Task statement | Only the lines from the one holding "Model this object" through the one holding "up the ribbon." are to be retyped, exactly as they appear, with both boundary lines included.

>> Start Dataset entries

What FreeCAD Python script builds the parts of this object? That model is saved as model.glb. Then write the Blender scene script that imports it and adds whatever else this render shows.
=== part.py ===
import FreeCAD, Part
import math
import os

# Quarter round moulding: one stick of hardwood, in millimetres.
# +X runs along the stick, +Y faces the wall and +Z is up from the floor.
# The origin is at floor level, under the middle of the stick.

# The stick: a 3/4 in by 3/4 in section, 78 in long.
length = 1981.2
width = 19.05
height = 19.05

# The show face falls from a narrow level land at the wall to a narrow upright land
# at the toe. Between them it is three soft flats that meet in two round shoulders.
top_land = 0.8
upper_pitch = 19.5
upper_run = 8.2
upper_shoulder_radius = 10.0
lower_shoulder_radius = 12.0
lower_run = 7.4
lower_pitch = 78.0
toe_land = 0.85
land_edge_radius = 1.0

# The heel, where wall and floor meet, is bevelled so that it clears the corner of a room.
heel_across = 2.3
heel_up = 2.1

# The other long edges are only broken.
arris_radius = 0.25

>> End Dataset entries
>> Start Dataset entries

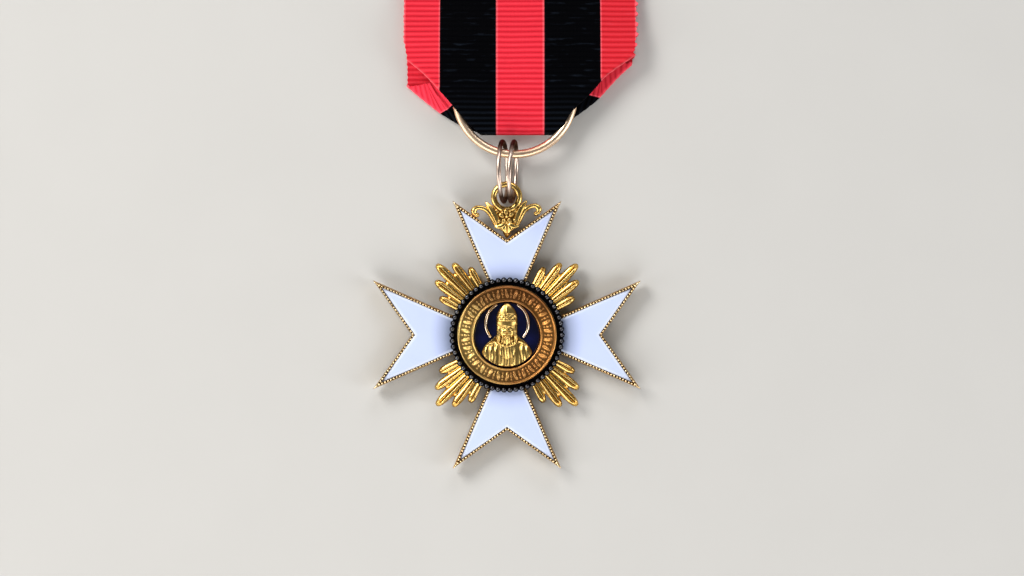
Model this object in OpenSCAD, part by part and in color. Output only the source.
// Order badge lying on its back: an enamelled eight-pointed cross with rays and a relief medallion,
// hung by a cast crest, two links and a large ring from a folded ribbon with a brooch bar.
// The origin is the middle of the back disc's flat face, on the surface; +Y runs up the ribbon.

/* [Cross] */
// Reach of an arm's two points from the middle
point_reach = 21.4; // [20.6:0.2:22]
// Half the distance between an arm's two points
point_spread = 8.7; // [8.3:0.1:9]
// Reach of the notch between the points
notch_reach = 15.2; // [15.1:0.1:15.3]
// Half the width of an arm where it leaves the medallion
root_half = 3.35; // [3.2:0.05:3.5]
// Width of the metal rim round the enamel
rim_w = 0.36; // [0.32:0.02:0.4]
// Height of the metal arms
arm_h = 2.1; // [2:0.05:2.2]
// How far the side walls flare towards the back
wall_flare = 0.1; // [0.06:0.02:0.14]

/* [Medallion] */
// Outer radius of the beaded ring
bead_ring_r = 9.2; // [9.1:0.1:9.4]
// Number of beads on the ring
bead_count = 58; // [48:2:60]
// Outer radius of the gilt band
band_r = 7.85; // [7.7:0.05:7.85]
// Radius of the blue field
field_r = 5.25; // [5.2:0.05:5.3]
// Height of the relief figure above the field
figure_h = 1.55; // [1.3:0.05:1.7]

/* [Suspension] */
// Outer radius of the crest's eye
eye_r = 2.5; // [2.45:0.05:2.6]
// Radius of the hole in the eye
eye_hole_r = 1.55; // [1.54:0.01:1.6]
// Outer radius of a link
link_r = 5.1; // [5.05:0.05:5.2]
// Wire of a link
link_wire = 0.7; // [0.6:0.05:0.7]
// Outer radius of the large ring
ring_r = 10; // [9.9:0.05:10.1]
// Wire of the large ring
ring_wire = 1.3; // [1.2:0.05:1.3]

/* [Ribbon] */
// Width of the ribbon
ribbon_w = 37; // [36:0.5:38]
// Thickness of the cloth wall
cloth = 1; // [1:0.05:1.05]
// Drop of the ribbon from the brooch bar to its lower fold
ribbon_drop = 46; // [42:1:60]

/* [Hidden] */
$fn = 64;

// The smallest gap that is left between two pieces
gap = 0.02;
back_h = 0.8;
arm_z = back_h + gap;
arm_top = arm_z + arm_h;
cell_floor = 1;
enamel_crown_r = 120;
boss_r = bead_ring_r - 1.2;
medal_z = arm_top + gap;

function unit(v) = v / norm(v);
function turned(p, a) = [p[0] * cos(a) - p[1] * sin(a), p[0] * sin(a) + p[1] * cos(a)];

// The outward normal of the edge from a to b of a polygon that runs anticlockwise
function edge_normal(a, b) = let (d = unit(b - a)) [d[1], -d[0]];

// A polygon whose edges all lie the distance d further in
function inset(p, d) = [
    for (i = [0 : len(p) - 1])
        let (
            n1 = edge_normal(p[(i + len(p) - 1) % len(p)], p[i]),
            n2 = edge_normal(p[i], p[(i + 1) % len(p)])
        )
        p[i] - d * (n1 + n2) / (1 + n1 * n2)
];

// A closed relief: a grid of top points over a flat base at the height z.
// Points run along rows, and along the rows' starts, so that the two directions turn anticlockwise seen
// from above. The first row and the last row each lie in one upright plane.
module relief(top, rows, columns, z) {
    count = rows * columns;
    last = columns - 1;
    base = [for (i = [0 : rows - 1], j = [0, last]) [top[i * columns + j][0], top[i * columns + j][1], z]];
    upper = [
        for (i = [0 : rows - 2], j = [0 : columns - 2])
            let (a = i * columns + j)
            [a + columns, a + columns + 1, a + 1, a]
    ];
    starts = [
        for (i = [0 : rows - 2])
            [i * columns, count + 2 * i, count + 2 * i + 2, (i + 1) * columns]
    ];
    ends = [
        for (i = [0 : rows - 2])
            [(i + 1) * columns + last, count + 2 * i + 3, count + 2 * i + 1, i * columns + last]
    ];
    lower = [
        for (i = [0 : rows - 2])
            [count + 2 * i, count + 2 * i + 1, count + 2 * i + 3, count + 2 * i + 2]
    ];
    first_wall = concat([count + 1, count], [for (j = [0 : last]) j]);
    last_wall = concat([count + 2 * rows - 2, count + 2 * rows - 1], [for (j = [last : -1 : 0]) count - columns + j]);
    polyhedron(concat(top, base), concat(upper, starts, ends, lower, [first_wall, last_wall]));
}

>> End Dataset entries

Task output |
Model this object in OpenSCAD, part by part and in color. Output only the source.
// Order badge lying on its back: an enamelled eight-pointed cross with rays and a relief medallion,
// hung by a cast crest, two links and a large ring from a folded ribbon with a brooch bar.
// The origin is the middle of the back disc's flat face, on the surface; +Y runs up the ribbon.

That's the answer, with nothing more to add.